Everything in the listing should be restated word for word.

▽

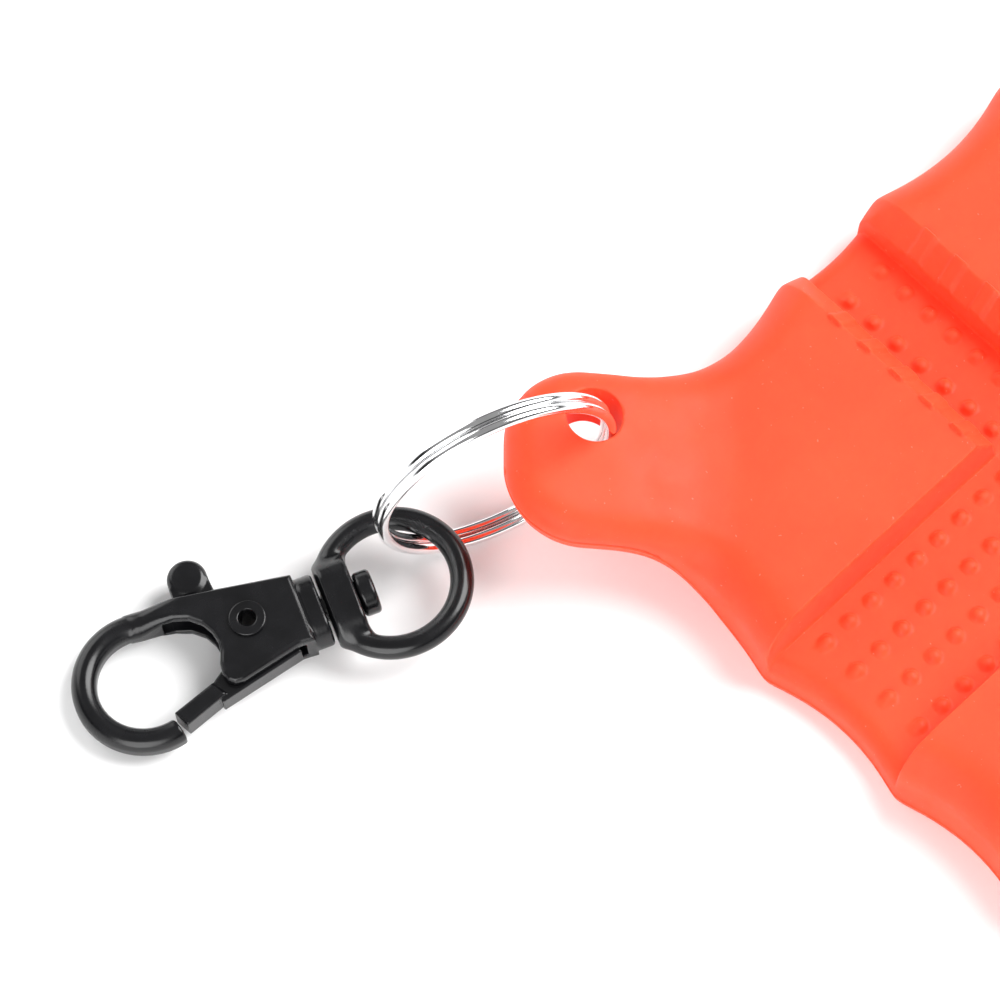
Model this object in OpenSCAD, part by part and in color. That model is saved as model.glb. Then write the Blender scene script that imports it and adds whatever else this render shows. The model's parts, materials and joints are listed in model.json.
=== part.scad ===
// Silicone grip pad on a split ring, with a swivel snap hook.
// Millimetres. Origin at the centre of the pad's underside, +Z up.
// The narrow ribbed channel runs along X, the wide plain channel along Y,
// and the tab is on the corner at -X, -Y.

/* [Pad] */
// Width across the points between the finger scallops
pad_w = 70; // [68:0.5:72]
// Thickness at the tops of the four blocks
pad_t = 10; // [9.5:0.25:11]
// Thickness under the channels
floor_t = 4.5; // [4:0.25:5]
// Depth of each finger scallop
scallop_depth = 1.8; // [1.2:0.1:2.2]
// Radius of the rounded rim along the blocks' outer edges
rim_r = 4.7; // [3:0.1:5]

/* [Channels] */
// Floor width of the narrow ribbed channel
narrow_w = 8.2; // [7.5:0.1:8.5]
// Mouth width of the narrow channel, at the block tops
narrow_mouth = 13; // [12.5:0.25:14]
// Height of the narrow channel's upright walls, below its sloped band
narrow_wall = 3.7; // [3:0.1:4]
// Width of the wide plain channel
wide_w = 17; // [16:0.25:17.5]
// Diameter of each grip dome on the channel floors
dome_d = 1.5; // [1.2:0.1:1.8]
// Height of each grip dome
dome_h = 0.6; // [0.4:0.05:0.7]
// Radius of each rib on the sloped bands
rib_r = 0.65; // [0.5:0.05:0.7]

/* [Tab] */
// Width of the corner tab
tab_w = 17.6; // [16:0.2:18.5]
// Distance from the pad's centre to the tab's end, along the diagonal
tab_reach = 55.8; // [55:0.2:58]
// Diameter of the hole for the split ring
hole_d = 5.6; // [5.4:0.1:5.8]

/* [Split ring] */
// Outside diameter of the split ring
ring_od = 25; // [24.9:0.05:25.1]
// Diameter of its wire
ring_wire = 1.1; // [1:0.05:1.1]

/* [Swivel clip] */
// Outside diameter of the swivel eye
eye_od = 15.6; // [15.4:0.1:15.8]
// Diameter of the eye's round section
eye_wire = 2.3; // [2.2:0.05:2.3]
// Width of the boss that holds the swivel rivet
boss_w = 8.6; // [8:0.1:9]
// Thickness of the clip's body across both cheeks
body_t = 4.6; // [4.5:0.05:4.7]
// Outer radius of the round hook
hook_r = 7.15; // [7:0.05:7.2]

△

*ANSWER TO THE PROBLEM*
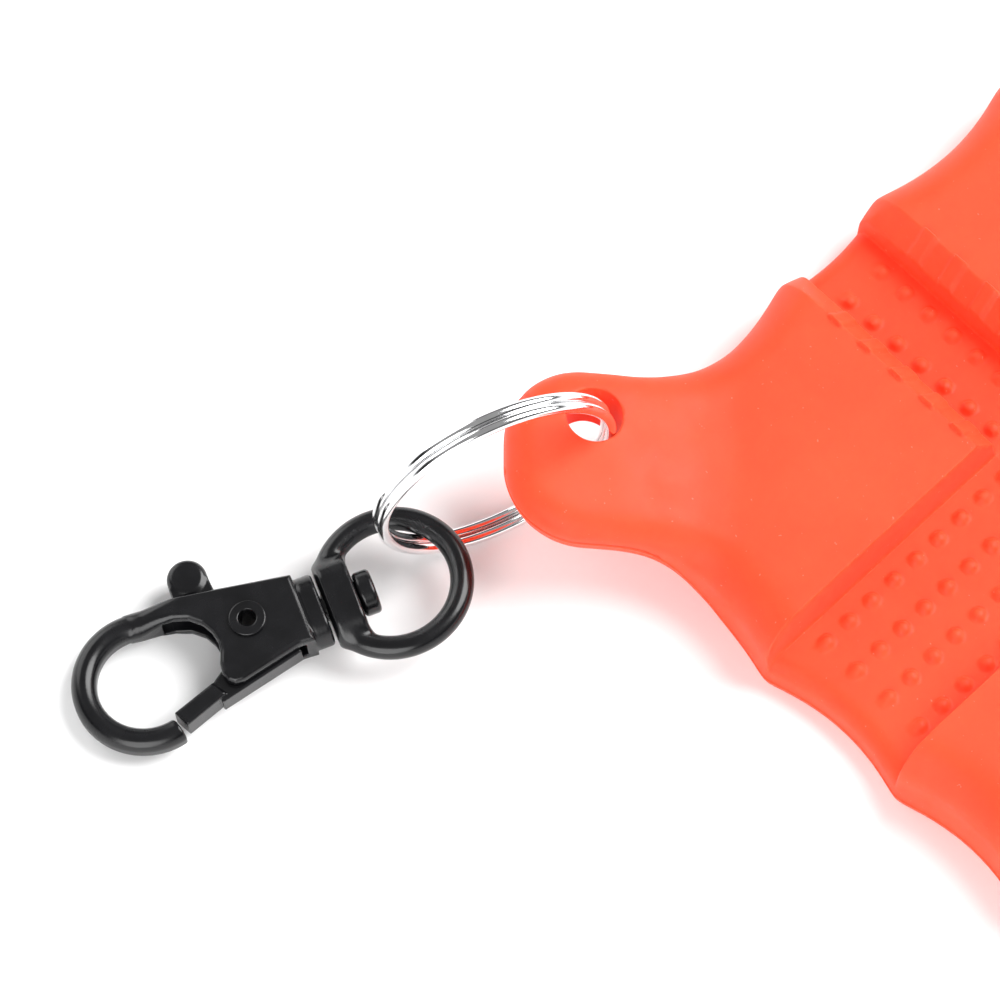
Model this object in OpenSCAD, part by part and in color. That model is saved as model.glb. Then write the Blender scene script that imports it and adds whatever else this render shows. The model's parts, materials and joints are listed in model.json.
=== part.scad ===
// Silicone grip pad on a split ring, with a swivel snap hook.
// Millimetres. Origin at the centre of the pad's underside, +Z up.
// The narrow ribbed channel runs along X, the wide plain channel along Y,
// and the tab is on the corner at -X, -Y.

/* [Pad] */
// Width across the points between the finger scallops
pad_w = 70; // [68:0.5:72]
// Thickness at the tops of the four blocks
pad_t = 10; // [9.5:0.25:11]
// Thickness under the channels
floor_t = 4.5; // [4:0.25:5]
// Depth of each finger scallop
scallop_depth = 1.8; // [1.2:0.1:2.2]
// Radius of the rounded rim along the blocks' outer edges
rim_r = 4.7; // [3:0.1:5]

/* [Channels] */
// Floor width of the narrow ribbed channel
narrow_w = 8.2; // [7.5:0.1:8.5]
// Mouth width of the narrow channel, at the block tops
narrow_mouth = 13; // [12.5:0.25:14]
// Height of the narrow channel's upright walls, below its sloped band
narrow_wall = 3.7; // [3:0.1:4]
// Width of the wide plain channel
wide_w = 17; // [16:0.25:17.5]
// Diameter of each grip dome on the channel floors
dome_d = 1.5; // [1.2:0.1:1.8]
// Height of each grip dome
dome_h = 0.6; // [0.4:0.05:0.7]
// Radius of each rib on the sloped bands
rib_r = 0.65; // [0.5:0.05:0.7]

/* [Tab] */
// Width of the corner tab
tab_w = 17.6; // [16:0.2:18.5]
// Distance from the pad's centre to the tab's end, along the diagonal
tab_reach = 55.8; // [55:0.2:58]
// Diameter of the hole for the split ring
hole_d = 5.6; // [5.4:0.1:5.8]

/* [Split ring] */
// Outside diameter of the split ring
ring_od = 25; // [24.9:0.05:25.1]
// Diameter of its wire
ring_wire = 1.1; // [1:0.05:1.1]

/* [Swivel clip] */
// Outside diameter of the swivel eye
eye_od = 15.6; // [15.4:0.1:15.8]
// Diameter of the eye's round section
eye_wire = 2.3; // [2.2:0.05:2.3]
// Width of the boss that holds the swivel rivet
boss_w = 8.6; // [8:0.1:9]
// Thickness of the clip's body across both cheeks
body_t = 4.6; // [4.5:0.05:4.7]
// Outer radius of the round hook
hook_r = 7.15; // [7:0.05:7.2]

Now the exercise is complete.